◆ EXERCISE TASK: Locate "List this object's" in the listing below, then output the line holding it and every line after it, exactly and with nothing else.

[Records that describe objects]
============================================================

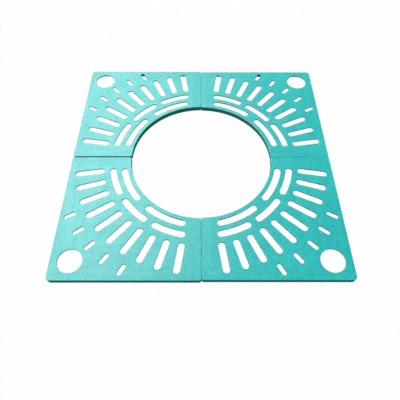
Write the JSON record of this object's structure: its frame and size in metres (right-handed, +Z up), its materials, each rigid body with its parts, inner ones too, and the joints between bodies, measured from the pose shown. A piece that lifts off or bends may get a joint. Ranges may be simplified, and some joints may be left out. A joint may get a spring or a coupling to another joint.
{
  "type": "tree grate",
  "caption": "Square composite tree grate of loose quarter panels with arc and ray slots round a circular trunk opening, and a round service hole near each outer corner.",
  "frame": {"origin": "centre of the trunk opening, at the ground that the rest pads stand on", "axes": "+Z up; +Y from the front seam to the rear seam; +X to the right seen from the front"},
  "size_m": [1.1986, 1.203, 0.025],
  "materials": {
    "panel": "turquoise moulded composite with soft streaks, satin to matt",
    "rods": "plain bright-drawn reinforcing rod, cast in",
    "pads": "black moulded rubber"
  },
  "bodies": {
    "rear_right_quarter": {"rear_right_panel": "panel", "rear_right_edge_rods": "rods", "rear_right_seam_rods": "rods", "rear_right_rim_rod": "rods", "rear_right_ring_rods": "rods", "rear_right_rib_rods": "rods", "rear_right_rest_pads": "pads"},
    "rear_left_quarter": {"rear_left_panel": "panel", "rear_left_edge_rods": "rods", "rear_left_seam_rods": "rods", "rear_left_rim_rod": "rods", "rear_left_ring_rods": "rods", "rear_left_rib_rods": "rods", "rear_left_rest_pads": "pads"},
    "front_left_quarter": {"front_left_panel": "panel", "front_left_edge_rods": "rods", "front_left_seam_rods": "rods", "front_left_rim_rod": "rods", "front_left_ring_rods": "rods", "front_left_rib_rods": "rods", "front_left_rest_pads": "pads"},
    "front_right_quarter": {"front_right_panel": "panel", "front_right_edge_rods": "rods", "front_right_seam_rods": "rods", "front_right_rim_rod": "rods", "front_right_ring_rods": "rods", "front_right_rib_rods": "rods", "front_right_rest_pads": "pads"}
  },
  "joints": [
    {"name": "rear_right_lift", "type": "slide", "parent": "rear_left_quarter", "child": "rear_right_quarter", "axis": [0, 0, 1], "range_m": [0, 0.06]},
    {"name": "front_left_lift", "type": "slide", "parent": "rear_left_quarter", "child": "front_left_quarter", "axis": [0, 0, 1], "range_m": [0, 0.06]},
    {"name": "front_right_lift", "type": "slide", "parent": "rear_left_quarter", "child": "front_right_quarter", "axis": [0, 0, 1], "range_m": [0, 0.06]}
  ]
}
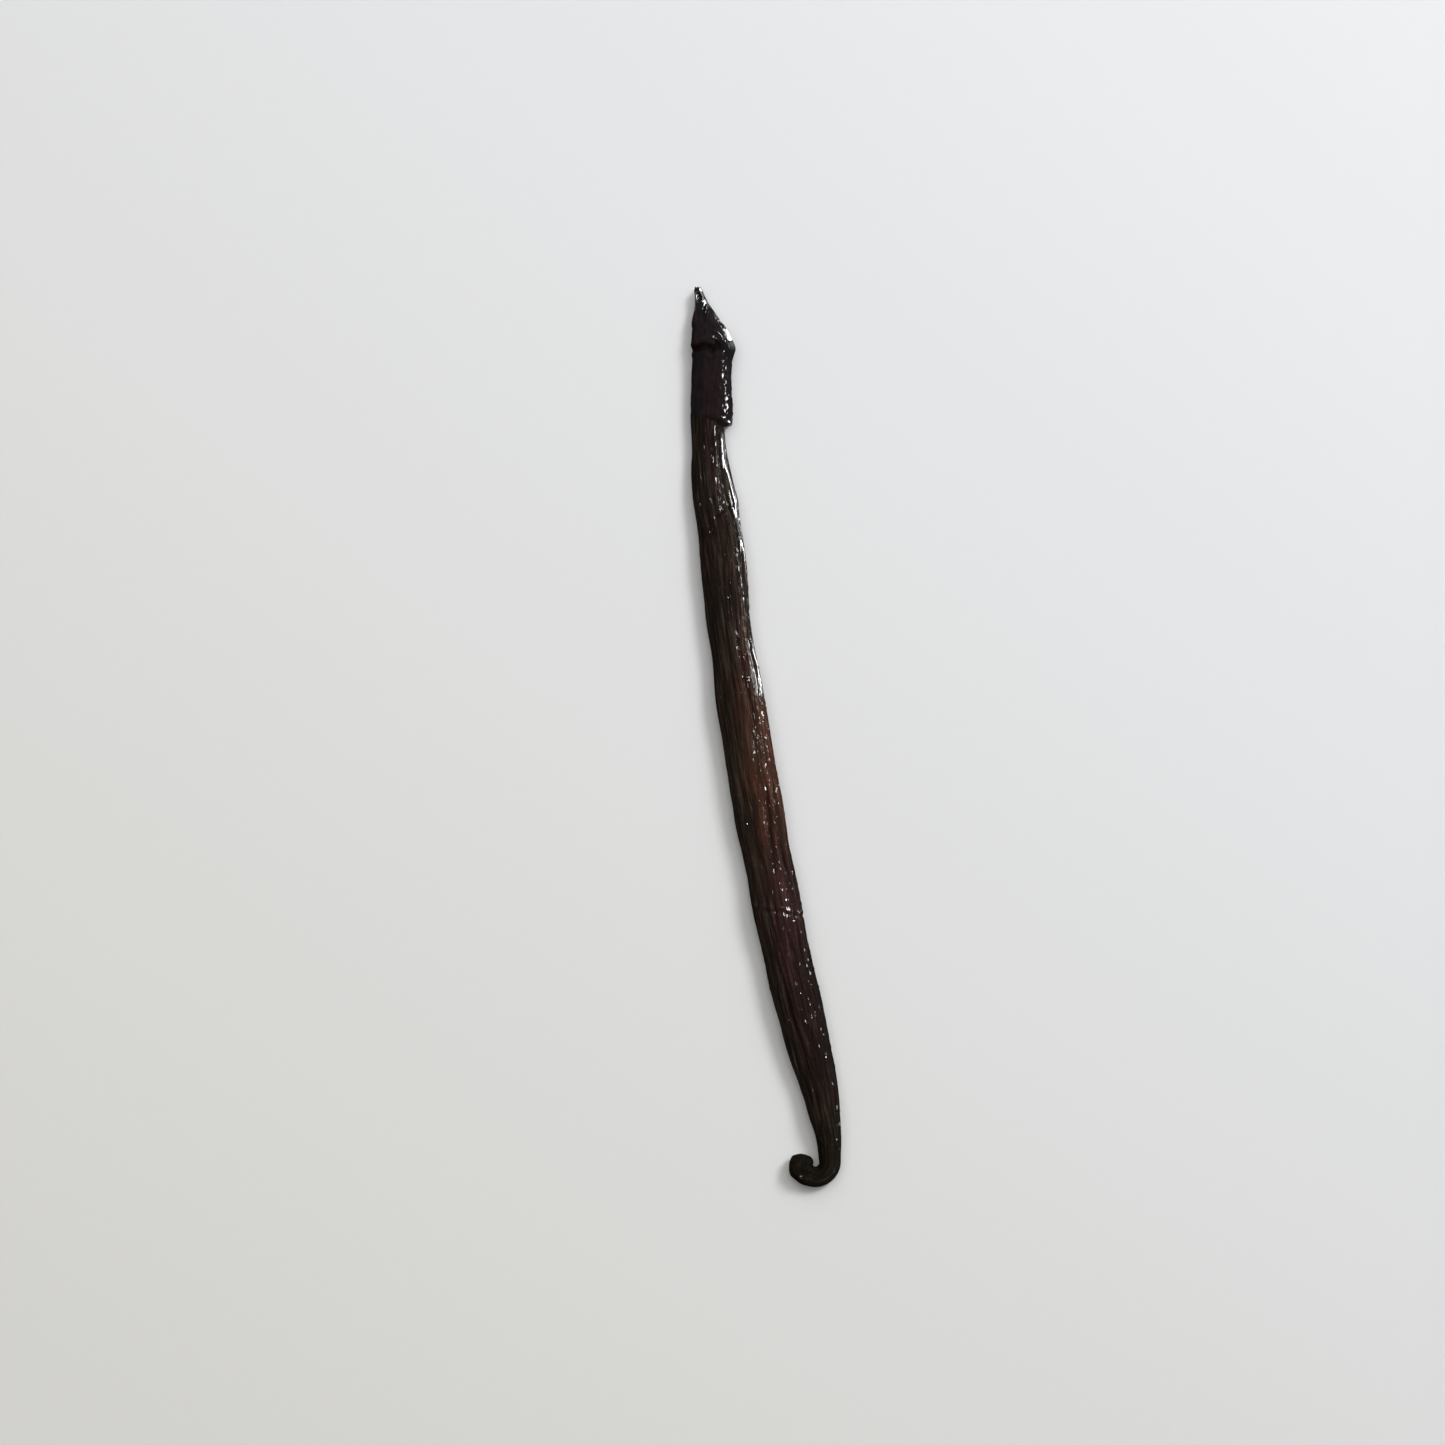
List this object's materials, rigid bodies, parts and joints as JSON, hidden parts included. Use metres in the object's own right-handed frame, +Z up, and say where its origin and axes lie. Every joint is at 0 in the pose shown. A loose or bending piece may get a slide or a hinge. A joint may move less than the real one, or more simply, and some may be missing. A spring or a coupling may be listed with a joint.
{
  "type": "vanilla pod",
  "caption": "Cured vanilla pod lying flat: long wrinkled dark brown body, ragged blossom end with a collar of older skin, and a stem curled into a small hook.",
  "frame": {"origin": "centre of the bounding box, at the height of the table the pod lies on", "axes": "+Y along the pod towards the blossom end, +Z up, +X to the side the blossom end's collar flares to"},
  "size_m": [0.013, 0.1684, 0.0058],
  "materials": {
    "pod_skin": "oily semi-gloss, wrinkled along the pod"
  },
  "bodies": {
    "root": {"pod": "pod_skin"}
  },
  "joints": []
}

============================================================

◆ RIGHT ANSWER:
List this object's materials, rigid bodies, parts and joints as JSON, hidden parts included. Use metres in the object's own right-handed frame, +Z up, and say where its origin and axes lie. Every joint is at 0 in the pose shown. A loose or bending piece may get a slide or a hinge. A joint may move less than the real one, or more simply, and some may be missing. A spring or a coupling may be listed with a joint.
{
  "type": "vanilla pod",
  "caption": "Cured vanilla pod lying flat: long wrinkled dark brown body, ragged blossom end with a collar of older skin, and a stem curled into a small hook.",
  "frame": {"origin": "centre of the bounding box, at the height of the table the pod lies on", "axes": "+Y along the pod towards the blossom end, +Z up, +X to the side the blossom end's collar flares to"},
  "size_m": [0.013, 0.1684, 0.0058],
  "materials": {
    "pod_skin": "oily semi-gloss, wrinkled along the pod"
  },
  "bodies": {
    "root": {"pod": "pod_skin"}
  },
  "joints": []
}